Quote the lines exactly, starting with the line that contains "The three.js and Blender code for this object" and ending with the line that contains "stud_swell = 1.2", and leave out all other lines.

Collected data
** START **

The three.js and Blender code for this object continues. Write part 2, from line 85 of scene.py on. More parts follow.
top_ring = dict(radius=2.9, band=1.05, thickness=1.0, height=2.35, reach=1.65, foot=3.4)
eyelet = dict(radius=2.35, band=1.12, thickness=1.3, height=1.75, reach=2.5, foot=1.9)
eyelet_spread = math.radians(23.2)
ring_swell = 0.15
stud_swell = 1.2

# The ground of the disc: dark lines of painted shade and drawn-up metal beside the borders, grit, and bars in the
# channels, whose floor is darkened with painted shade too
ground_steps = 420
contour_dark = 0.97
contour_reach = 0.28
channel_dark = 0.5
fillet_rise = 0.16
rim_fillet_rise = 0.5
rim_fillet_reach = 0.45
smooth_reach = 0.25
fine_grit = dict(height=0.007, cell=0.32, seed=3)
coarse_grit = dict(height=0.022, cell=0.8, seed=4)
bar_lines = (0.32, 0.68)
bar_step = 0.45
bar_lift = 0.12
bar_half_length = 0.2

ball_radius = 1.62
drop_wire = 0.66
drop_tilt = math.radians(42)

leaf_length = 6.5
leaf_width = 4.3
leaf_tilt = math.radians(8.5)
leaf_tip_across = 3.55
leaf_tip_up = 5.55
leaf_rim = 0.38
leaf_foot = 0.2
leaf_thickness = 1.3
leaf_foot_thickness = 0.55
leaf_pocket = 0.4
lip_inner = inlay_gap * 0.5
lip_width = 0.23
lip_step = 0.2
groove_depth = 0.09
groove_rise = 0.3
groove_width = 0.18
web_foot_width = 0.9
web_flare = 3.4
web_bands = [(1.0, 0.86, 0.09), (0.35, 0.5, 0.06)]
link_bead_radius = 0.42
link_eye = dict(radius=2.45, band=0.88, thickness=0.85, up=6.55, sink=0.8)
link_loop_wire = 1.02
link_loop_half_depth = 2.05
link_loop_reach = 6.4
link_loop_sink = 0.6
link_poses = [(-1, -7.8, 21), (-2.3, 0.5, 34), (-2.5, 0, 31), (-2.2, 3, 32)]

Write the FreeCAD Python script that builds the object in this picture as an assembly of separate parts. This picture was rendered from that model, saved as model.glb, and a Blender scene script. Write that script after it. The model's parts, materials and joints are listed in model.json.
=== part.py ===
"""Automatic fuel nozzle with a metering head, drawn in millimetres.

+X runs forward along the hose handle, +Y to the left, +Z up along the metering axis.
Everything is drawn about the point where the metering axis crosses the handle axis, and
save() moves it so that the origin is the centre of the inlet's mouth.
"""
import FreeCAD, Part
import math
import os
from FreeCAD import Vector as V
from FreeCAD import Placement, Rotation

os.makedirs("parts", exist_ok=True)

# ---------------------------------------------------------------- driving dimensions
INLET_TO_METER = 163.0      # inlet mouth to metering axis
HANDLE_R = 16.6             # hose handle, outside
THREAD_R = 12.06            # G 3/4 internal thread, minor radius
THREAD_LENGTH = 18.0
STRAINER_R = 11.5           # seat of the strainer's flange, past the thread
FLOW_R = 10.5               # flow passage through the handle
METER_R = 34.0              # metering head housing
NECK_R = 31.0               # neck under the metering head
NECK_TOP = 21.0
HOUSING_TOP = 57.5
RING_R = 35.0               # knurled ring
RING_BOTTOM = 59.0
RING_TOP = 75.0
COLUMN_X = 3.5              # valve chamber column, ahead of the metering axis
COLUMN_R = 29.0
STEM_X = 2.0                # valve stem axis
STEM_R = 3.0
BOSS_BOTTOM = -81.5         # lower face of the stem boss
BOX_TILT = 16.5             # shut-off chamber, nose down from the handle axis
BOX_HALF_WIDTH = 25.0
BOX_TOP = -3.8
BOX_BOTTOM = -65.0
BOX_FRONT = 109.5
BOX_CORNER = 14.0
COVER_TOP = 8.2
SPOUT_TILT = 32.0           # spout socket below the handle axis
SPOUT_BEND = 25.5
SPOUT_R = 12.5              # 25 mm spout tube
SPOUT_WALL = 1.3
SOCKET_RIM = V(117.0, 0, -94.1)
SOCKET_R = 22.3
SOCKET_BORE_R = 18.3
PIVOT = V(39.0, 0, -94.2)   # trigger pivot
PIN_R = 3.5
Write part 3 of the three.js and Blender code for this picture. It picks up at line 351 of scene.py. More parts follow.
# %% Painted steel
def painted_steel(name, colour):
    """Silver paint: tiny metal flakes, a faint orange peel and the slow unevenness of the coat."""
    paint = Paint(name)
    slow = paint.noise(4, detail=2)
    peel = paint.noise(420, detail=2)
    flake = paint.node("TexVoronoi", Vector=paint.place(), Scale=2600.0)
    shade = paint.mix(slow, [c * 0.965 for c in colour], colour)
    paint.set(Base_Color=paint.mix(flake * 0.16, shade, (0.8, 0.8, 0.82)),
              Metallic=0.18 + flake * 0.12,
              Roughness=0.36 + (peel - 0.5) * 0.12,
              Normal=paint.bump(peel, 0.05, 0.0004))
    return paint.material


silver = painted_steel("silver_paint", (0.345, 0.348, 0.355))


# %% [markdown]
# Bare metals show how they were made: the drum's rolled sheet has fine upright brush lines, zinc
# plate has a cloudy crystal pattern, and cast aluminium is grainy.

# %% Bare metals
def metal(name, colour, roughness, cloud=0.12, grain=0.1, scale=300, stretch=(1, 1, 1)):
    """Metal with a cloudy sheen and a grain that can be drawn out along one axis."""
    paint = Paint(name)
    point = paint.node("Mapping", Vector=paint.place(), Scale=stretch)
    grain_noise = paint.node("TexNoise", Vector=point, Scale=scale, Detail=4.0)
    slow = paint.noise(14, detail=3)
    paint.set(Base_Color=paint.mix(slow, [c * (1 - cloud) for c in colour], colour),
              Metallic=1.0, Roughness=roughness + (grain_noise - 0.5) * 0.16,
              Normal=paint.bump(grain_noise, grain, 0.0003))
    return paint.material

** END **
** START **

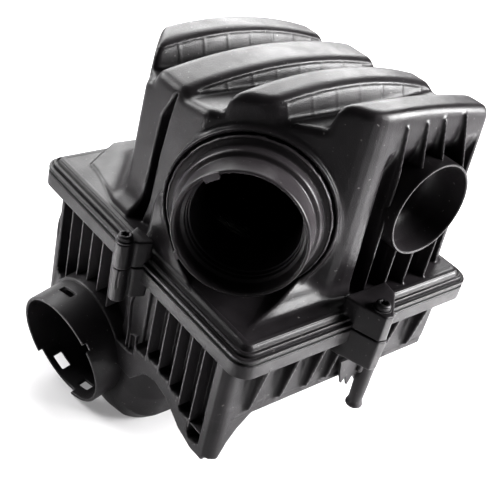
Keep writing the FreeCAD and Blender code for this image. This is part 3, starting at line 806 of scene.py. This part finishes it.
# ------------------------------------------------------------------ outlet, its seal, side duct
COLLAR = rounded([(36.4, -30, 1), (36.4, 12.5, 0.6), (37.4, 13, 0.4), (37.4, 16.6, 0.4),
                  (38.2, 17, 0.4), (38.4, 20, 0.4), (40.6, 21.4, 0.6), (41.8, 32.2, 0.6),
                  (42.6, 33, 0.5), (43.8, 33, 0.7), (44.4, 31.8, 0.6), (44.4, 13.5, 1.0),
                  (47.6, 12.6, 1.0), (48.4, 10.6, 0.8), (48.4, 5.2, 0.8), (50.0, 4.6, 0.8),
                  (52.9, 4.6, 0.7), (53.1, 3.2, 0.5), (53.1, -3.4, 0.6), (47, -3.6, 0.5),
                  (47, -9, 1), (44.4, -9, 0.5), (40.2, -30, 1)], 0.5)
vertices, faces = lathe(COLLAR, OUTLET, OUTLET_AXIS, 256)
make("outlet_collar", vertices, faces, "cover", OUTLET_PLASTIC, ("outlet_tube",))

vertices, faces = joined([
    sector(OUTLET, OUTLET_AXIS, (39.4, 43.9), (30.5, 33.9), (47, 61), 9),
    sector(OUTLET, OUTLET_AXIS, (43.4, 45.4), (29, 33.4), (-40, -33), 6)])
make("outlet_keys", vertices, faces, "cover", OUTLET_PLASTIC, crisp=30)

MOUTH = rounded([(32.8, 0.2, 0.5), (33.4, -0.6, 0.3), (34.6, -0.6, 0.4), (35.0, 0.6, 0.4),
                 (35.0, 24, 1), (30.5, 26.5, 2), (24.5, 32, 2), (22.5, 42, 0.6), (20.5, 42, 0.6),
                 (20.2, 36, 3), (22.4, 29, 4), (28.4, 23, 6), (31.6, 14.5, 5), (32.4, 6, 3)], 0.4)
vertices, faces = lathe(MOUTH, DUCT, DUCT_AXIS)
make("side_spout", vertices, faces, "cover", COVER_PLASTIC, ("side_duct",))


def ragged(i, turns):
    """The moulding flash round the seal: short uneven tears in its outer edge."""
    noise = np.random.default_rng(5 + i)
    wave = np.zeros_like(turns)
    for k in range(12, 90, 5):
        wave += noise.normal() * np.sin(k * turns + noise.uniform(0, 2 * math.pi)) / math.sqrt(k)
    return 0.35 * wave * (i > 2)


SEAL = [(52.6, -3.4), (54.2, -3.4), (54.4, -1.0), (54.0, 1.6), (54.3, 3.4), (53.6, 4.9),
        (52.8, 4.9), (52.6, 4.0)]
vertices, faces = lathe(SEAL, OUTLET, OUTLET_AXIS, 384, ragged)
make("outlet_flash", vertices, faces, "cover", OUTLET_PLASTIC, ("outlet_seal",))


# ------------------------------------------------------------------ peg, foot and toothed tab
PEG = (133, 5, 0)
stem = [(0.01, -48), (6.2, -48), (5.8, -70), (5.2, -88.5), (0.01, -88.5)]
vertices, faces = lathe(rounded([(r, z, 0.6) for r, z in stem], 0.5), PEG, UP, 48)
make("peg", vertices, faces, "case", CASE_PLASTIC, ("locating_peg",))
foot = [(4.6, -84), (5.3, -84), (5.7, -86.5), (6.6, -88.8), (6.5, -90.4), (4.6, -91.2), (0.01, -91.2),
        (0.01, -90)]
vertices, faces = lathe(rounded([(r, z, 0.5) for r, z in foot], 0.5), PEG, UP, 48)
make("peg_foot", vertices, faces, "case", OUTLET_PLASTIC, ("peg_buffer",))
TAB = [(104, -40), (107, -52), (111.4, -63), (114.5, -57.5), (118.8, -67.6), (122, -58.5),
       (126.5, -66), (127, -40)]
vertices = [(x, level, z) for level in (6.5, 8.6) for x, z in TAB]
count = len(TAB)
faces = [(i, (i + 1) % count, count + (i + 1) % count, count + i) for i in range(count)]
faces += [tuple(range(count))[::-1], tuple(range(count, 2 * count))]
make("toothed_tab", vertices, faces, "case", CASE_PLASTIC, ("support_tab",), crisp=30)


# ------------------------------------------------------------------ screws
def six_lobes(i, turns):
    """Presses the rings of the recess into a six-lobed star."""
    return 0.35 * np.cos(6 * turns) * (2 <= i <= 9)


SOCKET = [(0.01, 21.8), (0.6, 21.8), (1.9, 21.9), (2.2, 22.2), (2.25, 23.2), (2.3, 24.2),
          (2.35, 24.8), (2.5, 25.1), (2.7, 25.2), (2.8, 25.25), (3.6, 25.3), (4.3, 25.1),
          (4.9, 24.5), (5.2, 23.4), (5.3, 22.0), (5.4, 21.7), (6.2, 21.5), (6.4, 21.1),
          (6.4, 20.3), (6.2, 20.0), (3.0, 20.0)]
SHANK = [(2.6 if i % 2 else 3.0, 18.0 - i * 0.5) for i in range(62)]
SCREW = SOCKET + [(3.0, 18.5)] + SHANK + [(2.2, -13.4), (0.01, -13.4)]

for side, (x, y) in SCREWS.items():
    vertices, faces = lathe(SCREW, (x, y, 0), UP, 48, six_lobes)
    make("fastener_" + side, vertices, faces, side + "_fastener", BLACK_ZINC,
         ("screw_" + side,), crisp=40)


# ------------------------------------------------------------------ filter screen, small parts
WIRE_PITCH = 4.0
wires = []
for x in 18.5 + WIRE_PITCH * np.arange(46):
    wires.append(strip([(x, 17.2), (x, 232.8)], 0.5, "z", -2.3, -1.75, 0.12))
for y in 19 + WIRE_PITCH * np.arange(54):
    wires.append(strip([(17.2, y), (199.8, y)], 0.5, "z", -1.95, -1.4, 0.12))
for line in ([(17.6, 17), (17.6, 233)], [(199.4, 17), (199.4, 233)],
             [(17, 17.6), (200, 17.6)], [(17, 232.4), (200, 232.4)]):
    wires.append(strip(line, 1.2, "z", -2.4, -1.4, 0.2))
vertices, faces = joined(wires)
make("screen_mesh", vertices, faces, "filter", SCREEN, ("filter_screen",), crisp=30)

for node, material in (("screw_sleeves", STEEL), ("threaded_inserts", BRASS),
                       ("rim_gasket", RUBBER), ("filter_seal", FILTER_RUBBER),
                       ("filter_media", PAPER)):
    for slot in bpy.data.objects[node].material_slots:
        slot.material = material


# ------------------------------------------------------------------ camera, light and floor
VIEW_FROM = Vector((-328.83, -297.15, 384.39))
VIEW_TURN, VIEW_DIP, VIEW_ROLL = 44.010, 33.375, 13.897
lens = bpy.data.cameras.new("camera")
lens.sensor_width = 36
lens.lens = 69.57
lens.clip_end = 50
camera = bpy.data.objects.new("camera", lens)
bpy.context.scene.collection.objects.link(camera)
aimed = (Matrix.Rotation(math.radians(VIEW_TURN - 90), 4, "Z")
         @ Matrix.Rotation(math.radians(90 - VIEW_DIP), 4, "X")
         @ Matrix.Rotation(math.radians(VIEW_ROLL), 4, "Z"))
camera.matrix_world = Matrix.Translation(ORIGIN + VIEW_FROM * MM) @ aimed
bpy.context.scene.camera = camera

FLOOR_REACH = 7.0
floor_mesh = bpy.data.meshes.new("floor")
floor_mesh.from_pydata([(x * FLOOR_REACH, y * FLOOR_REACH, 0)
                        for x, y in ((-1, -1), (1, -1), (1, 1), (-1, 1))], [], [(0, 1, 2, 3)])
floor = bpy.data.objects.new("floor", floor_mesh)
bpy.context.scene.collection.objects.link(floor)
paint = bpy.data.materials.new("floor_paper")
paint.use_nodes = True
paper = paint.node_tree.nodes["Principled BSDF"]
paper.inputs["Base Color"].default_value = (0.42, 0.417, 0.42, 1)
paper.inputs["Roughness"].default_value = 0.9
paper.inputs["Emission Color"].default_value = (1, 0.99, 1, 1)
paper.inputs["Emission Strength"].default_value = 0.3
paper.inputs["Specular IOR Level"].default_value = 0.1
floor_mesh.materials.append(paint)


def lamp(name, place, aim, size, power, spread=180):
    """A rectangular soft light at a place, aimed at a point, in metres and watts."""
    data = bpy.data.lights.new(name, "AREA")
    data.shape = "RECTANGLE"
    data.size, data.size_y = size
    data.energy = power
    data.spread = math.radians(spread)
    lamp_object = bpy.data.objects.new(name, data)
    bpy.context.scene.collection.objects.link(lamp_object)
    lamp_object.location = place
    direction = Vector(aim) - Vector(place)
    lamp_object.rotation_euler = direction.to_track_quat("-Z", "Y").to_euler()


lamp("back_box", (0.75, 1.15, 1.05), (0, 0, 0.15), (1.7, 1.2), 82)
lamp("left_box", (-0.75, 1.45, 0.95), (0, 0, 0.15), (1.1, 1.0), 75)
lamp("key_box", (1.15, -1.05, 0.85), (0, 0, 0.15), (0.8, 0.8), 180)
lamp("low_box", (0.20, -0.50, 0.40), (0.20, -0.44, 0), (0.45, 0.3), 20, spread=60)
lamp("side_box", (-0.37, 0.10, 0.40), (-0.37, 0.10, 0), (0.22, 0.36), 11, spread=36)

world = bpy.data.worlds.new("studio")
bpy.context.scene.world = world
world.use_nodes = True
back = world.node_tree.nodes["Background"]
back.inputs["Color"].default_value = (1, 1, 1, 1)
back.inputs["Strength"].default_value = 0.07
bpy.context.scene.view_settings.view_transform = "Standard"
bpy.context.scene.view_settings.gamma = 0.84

** END **
** START **

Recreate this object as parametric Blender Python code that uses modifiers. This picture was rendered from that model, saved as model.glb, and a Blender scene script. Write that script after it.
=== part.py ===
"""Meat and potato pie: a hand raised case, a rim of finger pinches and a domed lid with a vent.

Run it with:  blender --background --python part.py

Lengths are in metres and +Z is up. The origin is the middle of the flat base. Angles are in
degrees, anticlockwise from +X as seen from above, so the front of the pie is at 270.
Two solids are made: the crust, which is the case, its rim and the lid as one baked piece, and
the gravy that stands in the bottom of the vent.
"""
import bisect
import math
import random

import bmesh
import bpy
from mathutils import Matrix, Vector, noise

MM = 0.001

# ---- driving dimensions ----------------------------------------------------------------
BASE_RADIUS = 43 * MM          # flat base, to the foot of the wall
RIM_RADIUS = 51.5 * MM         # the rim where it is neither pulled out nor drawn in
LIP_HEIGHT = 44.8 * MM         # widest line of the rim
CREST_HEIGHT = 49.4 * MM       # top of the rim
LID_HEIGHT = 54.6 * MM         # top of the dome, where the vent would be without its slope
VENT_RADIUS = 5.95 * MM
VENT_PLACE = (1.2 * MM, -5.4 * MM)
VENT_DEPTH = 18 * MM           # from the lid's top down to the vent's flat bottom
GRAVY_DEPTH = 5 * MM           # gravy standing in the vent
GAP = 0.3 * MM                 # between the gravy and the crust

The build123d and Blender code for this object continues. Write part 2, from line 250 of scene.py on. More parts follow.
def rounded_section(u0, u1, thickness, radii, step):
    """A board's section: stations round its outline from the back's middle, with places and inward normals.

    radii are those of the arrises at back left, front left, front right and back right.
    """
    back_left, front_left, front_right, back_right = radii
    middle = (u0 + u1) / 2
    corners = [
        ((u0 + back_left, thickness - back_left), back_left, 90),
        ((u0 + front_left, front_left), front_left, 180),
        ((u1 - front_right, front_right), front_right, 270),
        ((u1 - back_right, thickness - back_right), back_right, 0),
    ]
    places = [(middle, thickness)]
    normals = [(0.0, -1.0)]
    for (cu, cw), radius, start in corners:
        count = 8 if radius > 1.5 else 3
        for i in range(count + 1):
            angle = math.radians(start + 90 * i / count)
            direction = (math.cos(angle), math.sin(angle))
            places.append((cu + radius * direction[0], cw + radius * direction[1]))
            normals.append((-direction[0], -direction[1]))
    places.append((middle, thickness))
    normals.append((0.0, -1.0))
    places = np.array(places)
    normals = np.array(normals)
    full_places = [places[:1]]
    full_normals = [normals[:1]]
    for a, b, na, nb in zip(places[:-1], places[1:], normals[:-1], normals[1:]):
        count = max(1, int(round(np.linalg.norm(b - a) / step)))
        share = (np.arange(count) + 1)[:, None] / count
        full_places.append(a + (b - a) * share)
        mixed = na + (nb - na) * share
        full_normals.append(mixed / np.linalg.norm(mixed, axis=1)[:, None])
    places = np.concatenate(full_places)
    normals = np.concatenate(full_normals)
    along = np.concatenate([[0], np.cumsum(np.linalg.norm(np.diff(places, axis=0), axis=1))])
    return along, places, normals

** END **

→ Solution to this problem
The three.js and Blender code for this object continues. Write part 2, from line 85 of scene.py on. More parts follow.
top_ring = dict(radius=2.9, band=1.05, thickness=1.0, height=2.35, reach=1.65, foot=3.4)
eyelet = dict(radius=2.35, band=1.12, thickness=1.3, height=1.75, reach=2.5, foot=1.9)
eyelet_spread = math.radians(23.2)
ring_swell = 0.15
stud_swell = 1.2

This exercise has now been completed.